EXERCISE PROMPT
Copy out each line that mentions the word "joints".

Recorded data
[Begin]
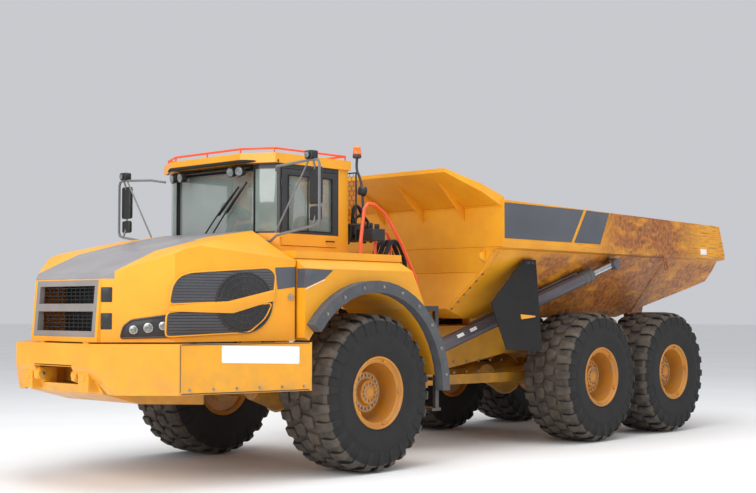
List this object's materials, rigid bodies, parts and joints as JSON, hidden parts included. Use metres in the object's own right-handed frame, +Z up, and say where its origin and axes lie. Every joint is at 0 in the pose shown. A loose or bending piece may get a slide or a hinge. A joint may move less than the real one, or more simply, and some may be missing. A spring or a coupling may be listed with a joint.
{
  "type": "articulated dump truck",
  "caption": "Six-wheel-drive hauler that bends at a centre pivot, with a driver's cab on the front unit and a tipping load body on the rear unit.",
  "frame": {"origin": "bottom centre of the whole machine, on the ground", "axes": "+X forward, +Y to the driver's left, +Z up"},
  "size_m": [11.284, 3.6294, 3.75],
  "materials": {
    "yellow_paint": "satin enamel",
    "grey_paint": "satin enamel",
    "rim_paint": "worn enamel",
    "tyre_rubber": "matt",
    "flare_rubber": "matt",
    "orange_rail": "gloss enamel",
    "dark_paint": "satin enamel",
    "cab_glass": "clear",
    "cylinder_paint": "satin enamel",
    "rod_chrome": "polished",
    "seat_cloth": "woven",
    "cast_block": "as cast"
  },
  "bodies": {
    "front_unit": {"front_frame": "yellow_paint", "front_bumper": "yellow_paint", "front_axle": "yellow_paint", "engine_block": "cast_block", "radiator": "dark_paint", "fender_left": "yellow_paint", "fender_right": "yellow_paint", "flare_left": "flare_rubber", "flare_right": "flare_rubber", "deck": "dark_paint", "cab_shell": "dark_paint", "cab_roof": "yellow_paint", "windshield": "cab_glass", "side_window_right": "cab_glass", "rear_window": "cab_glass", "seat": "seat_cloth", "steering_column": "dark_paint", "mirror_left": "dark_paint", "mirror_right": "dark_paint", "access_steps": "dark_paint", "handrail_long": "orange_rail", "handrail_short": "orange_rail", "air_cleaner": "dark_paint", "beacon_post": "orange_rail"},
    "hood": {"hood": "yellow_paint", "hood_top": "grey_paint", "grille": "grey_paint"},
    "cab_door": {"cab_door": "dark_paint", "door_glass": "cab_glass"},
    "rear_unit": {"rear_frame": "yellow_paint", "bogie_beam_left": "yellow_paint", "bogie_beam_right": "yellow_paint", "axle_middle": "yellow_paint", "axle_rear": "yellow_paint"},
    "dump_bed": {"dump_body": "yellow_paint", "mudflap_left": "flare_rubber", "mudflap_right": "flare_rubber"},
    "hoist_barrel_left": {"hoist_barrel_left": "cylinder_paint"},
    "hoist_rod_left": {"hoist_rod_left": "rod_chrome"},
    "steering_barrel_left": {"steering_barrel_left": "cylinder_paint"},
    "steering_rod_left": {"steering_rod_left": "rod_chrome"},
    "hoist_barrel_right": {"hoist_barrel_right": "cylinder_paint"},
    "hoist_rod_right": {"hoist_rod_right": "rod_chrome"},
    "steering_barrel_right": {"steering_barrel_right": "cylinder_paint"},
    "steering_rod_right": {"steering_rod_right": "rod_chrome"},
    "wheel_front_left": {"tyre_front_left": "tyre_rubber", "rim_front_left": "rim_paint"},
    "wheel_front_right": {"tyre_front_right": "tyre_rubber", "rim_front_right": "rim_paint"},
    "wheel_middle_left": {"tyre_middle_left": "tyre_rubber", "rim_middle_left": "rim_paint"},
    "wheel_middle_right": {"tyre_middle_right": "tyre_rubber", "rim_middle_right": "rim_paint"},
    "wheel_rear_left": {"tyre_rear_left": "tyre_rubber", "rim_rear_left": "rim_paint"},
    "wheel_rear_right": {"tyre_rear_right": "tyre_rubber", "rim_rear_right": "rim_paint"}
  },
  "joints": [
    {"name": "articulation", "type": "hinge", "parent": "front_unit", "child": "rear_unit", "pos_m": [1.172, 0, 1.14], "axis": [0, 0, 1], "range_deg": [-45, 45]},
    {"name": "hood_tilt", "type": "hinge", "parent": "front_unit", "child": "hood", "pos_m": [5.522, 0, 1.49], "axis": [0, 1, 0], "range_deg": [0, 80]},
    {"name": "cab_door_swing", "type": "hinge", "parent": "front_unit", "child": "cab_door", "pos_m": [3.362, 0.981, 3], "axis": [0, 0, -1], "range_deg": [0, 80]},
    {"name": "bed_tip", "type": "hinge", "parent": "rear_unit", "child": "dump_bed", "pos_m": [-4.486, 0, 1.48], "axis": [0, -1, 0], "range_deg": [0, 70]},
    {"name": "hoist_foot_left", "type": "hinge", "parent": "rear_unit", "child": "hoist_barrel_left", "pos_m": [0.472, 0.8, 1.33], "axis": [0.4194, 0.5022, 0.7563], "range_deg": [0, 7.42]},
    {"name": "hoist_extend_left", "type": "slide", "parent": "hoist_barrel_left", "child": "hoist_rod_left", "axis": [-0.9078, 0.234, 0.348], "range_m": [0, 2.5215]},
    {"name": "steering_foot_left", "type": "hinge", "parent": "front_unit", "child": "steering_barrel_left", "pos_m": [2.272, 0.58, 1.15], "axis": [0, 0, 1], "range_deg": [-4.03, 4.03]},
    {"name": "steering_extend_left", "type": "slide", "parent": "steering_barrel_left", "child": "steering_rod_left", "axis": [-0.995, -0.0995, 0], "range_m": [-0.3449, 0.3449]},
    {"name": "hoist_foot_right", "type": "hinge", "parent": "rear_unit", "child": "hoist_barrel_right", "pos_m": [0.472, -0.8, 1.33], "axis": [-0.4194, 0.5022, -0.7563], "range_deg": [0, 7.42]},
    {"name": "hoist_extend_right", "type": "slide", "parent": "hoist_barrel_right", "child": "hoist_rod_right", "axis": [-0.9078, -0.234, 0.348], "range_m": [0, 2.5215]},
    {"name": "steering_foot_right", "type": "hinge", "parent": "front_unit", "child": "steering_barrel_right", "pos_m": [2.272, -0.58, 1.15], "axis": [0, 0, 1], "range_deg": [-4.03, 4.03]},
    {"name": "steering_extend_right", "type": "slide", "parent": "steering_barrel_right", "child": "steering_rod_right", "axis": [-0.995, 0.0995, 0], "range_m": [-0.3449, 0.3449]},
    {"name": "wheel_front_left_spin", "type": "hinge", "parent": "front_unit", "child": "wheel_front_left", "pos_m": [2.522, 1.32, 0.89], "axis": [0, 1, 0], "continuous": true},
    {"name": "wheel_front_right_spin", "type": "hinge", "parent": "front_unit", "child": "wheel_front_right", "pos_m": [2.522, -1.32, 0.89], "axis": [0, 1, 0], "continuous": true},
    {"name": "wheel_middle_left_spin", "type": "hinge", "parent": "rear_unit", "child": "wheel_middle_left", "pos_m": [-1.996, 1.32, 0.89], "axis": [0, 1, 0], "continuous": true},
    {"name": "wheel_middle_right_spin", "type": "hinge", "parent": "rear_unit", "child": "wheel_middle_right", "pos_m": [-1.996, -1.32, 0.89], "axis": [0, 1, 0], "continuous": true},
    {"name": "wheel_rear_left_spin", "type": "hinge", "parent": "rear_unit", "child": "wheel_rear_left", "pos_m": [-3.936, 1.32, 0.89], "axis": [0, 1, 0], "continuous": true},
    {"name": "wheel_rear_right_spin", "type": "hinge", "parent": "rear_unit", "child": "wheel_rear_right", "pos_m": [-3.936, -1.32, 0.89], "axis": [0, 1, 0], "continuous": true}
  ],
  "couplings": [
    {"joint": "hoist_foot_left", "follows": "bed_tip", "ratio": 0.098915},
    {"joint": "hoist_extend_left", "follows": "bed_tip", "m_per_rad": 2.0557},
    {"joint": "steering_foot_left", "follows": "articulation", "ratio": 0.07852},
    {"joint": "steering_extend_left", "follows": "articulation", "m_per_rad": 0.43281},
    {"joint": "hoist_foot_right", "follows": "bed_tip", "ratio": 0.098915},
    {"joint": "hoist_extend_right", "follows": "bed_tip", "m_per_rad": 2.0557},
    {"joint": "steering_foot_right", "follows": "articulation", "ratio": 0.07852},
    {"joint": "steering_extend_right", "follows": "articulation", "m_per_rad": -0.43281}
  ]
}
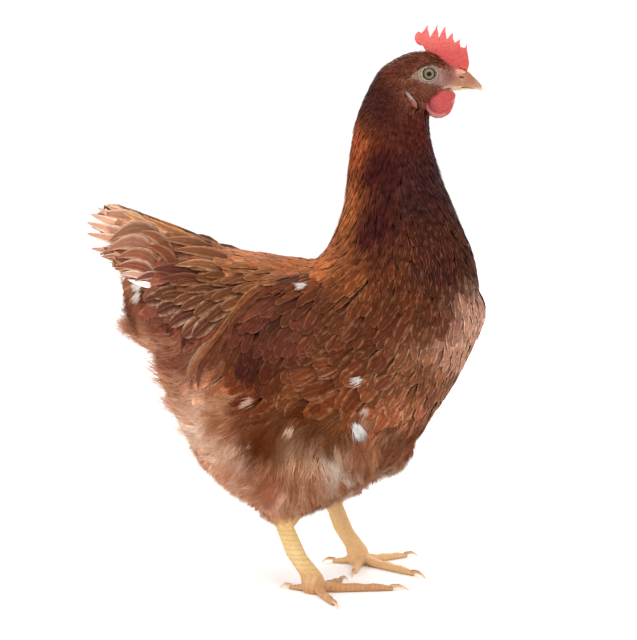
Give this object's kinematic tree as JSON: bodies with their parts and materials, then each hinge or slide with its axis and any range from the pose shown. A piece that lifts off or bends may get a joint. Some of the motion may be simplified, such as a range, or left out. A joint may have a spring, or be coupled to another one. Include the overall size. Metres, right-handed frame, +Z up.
[End]
WORKED ANSWER
List this object's materials, rigid bodies, parts and joints as JSON, hidden parts included. Use metres in the object's own right-handed frame, +Z up, and say where its origin and axes lie. Every joint is at 0 in the pose shown. A loose or bending piece may get a slide or a hinge. A joint may move less than the real one, or more simply, and some may be missing. A spring or a coupling may be listed with a joint.
  "joints": [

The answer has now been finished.